YOUR OBJECTIVE: Quote exactly the lines spanning from the top of the data below to the line that contains "STRIP_T = 0.4", including both.

INFORMATION SUPPLIED:
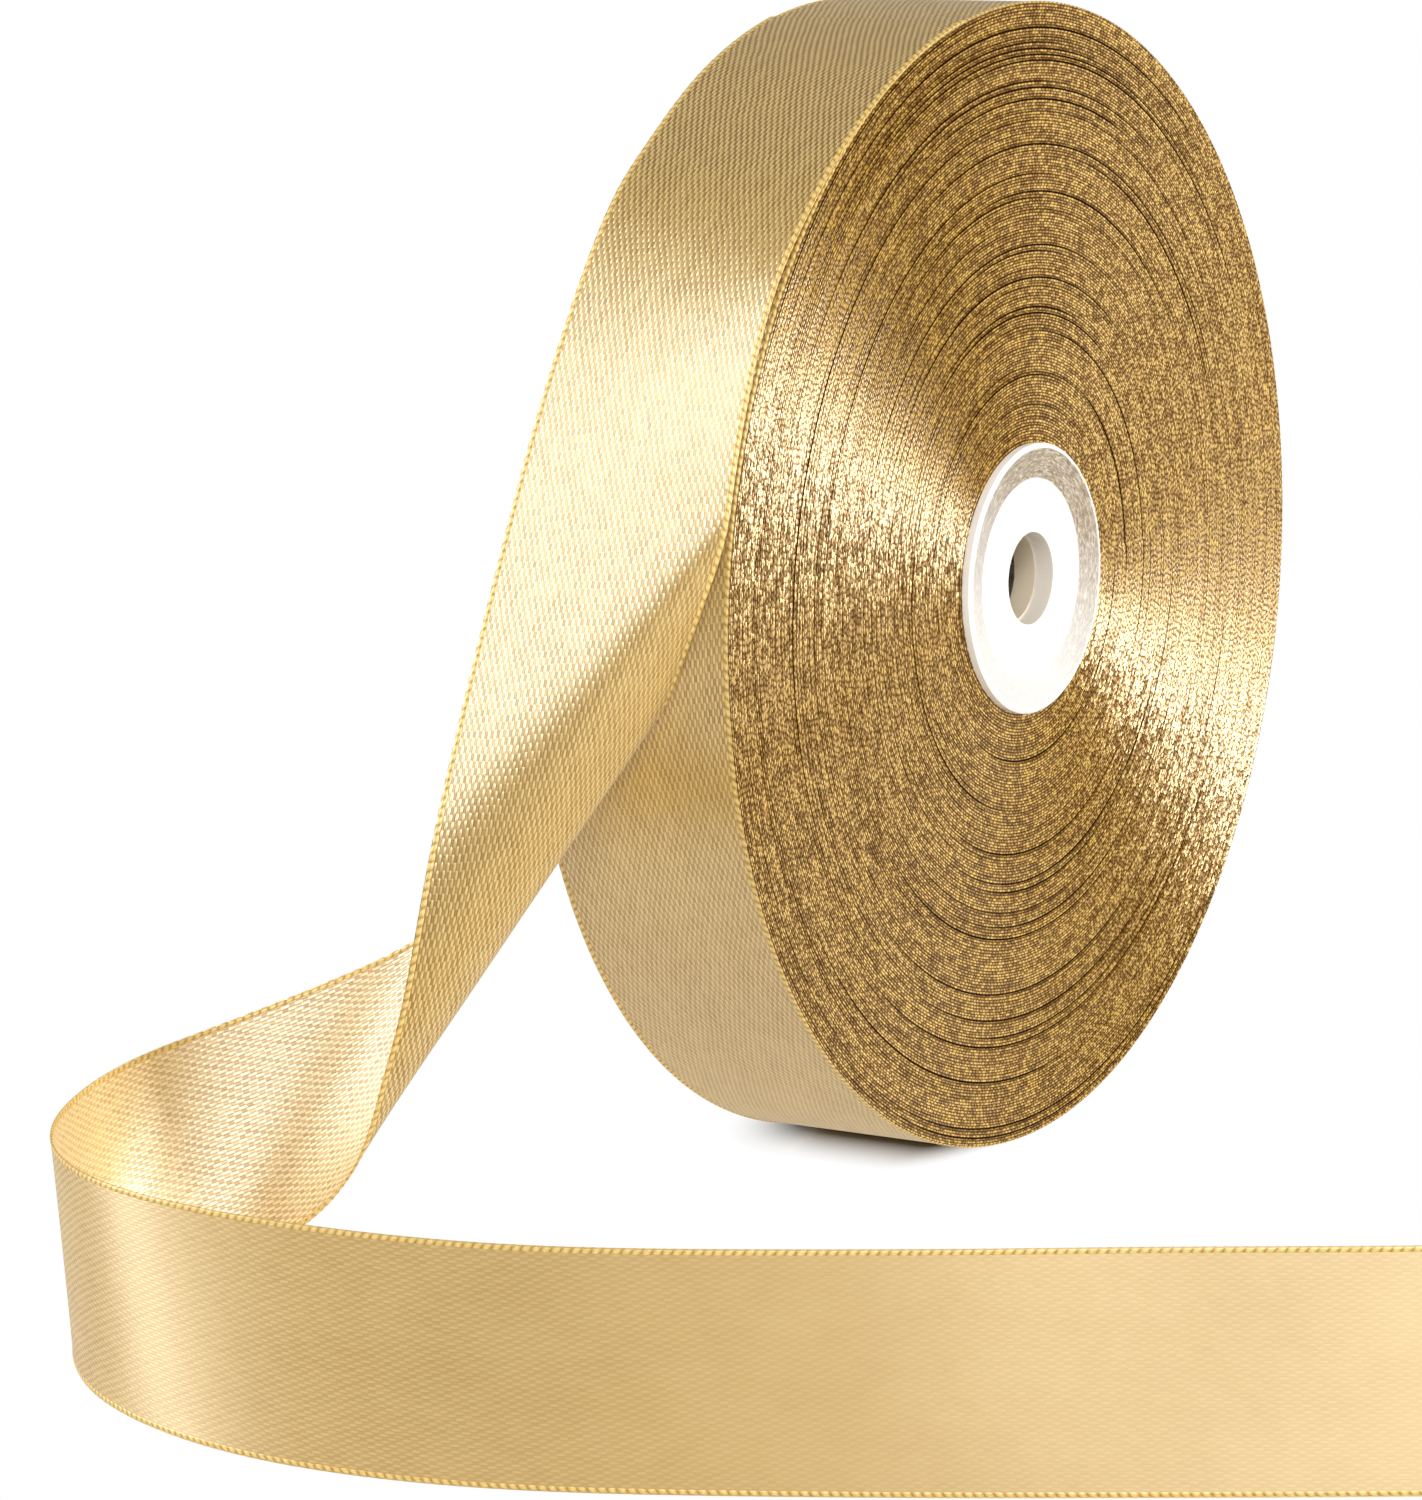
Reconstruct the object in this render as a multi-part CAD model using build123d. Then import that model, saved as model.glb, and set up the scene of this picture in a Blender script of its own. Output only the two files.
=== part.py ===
from build123d import *
import math
import os

# Roll of one-inch satin ribbon on a moulded plastic core, standing on its rim, with its free
# tail unwinding to the left, curling over and standing on edge along the table.
# Row frame: origin at the middle of the core's spindle bore, Y along the bore, +Z up.
# -Y is the front face. The table is at z = -ROLL_D / 2. Millimetres.

# ---- ribbon ---------------------------------------------------------------------------
RIBBON_W = 25.4          # one-inch ribbon
ROLL_D = 132.8           # full roll, 100 yards wound at 0.142 mm a turn
STRIP_T = 0.4            # free tail, thickened from the cloth's own 0.14 so that it is a solid

# ---- wound pack -----------------------------------------------------------------------
WIND_D = 28.0            # core barrel that the first turn lies on
TAPE_T = 0.15            # double-sided starting tape
TAPE_L = 24.0            # its length round the barrel
TAPE_EDGE = 1.2          # its margin from each edge of the ribbon
TAPE_GAP = 0.05          # first turn over the tape, and tape over the barrel
BAND_STEP = 0.22         # how far a loose band of turns stands back from its neighbours
BAND_LIP = 0.45          # radial length of the slope between two bands
BAND_SHARES = (0.42, 0.85)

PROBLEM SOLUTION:
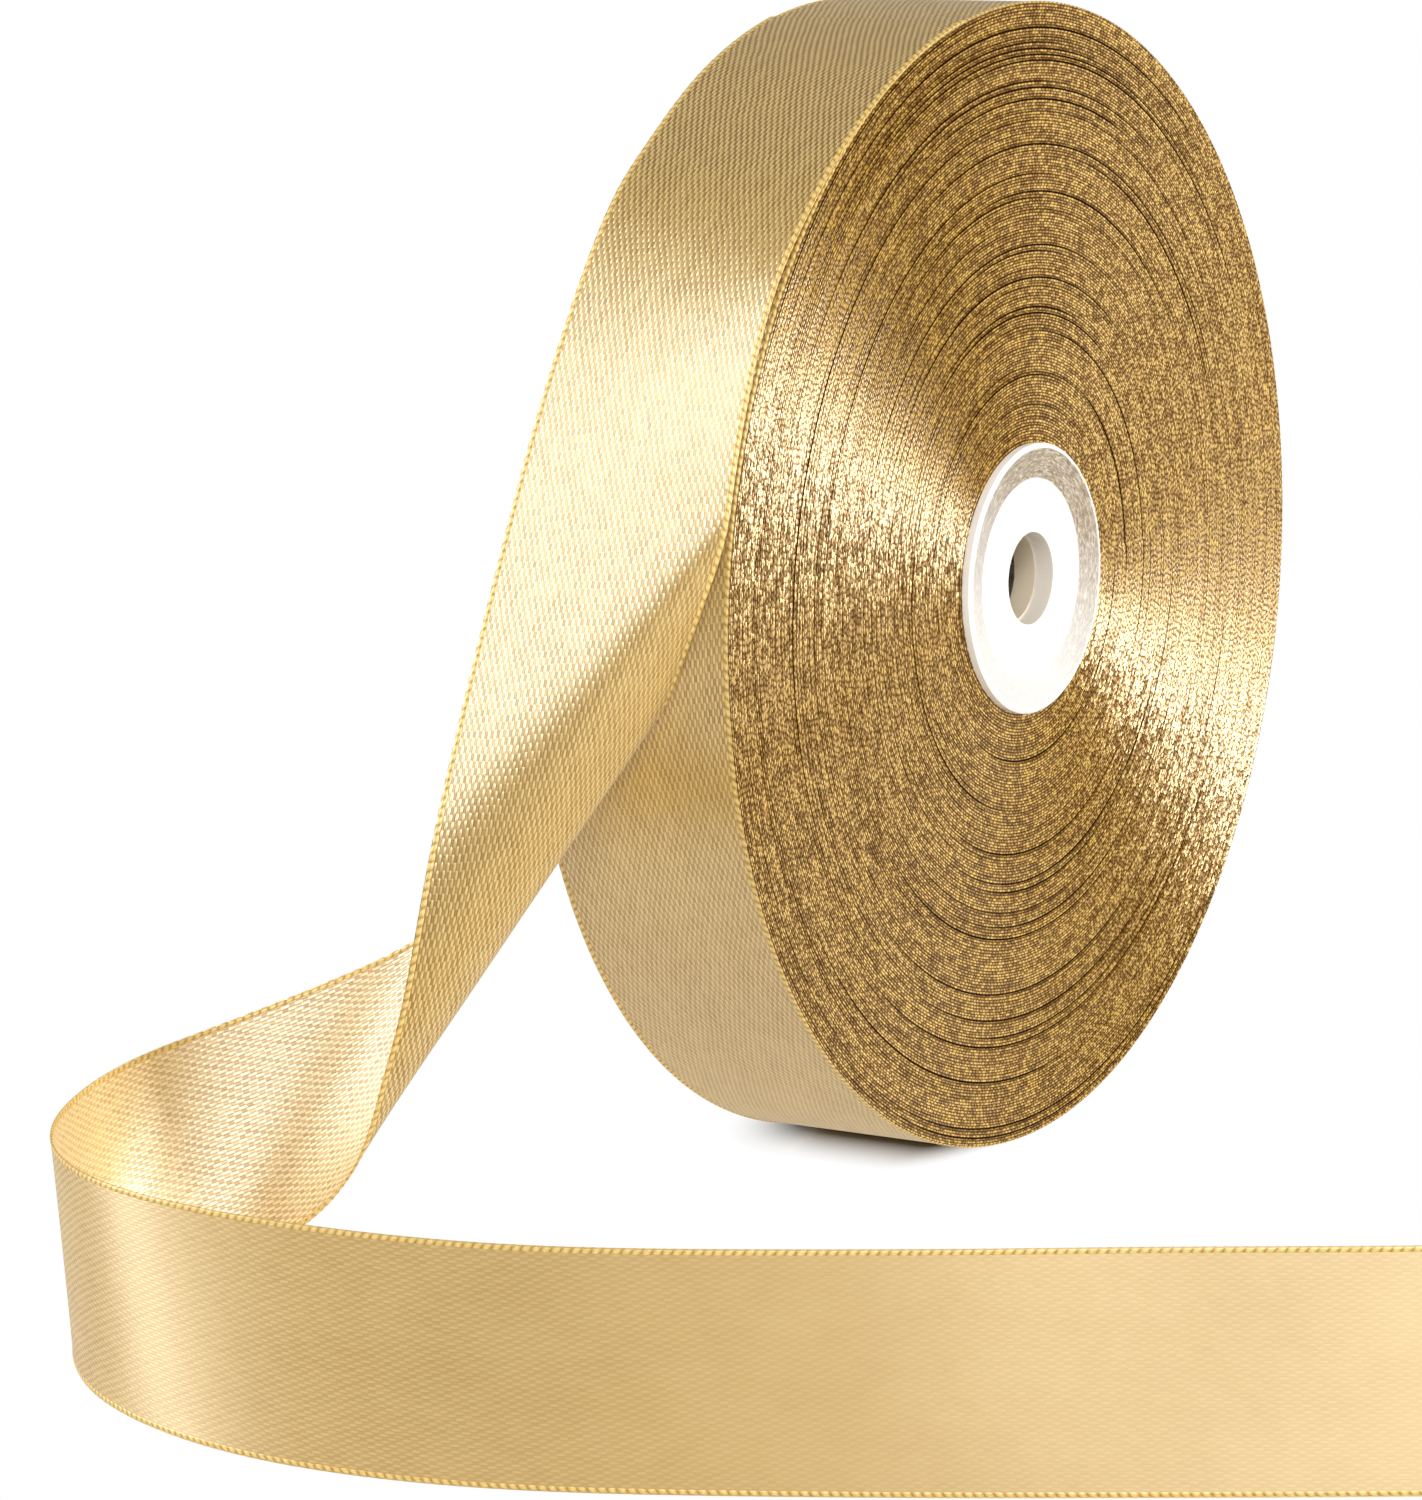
Reconstruct the object in this render as a multi-part CAD model using build123d. Then import that model, saved as model.glb, and set up the scene of this picture in a Blender script of its own. Output only the two files.
=== part.py ===
from build123d import *
import math
import os

# Roll of one-inch satin ribbon on a moulded plastic core, standing on its rim, with its free
# tail unwinding to the left, curling over and standing on edge along the table.
# Row frame: origin at the middle of the core's spindle bore, Y along the bore, +Z up.
# -Y is the front face. The table is at z = -ROLL_D / 2. Millimetres.

# ---- ribbon ---------------------------------------------------------------------------
RIBBON_W = 25.4          # one-inch ribbon
ROLL_D = 132.8           # full roll, 100 yards wound at 0.142 mm a turn
STRIP_T = 0.4            # free tail, thickened from the cloth's own 0.14 so that it is a solid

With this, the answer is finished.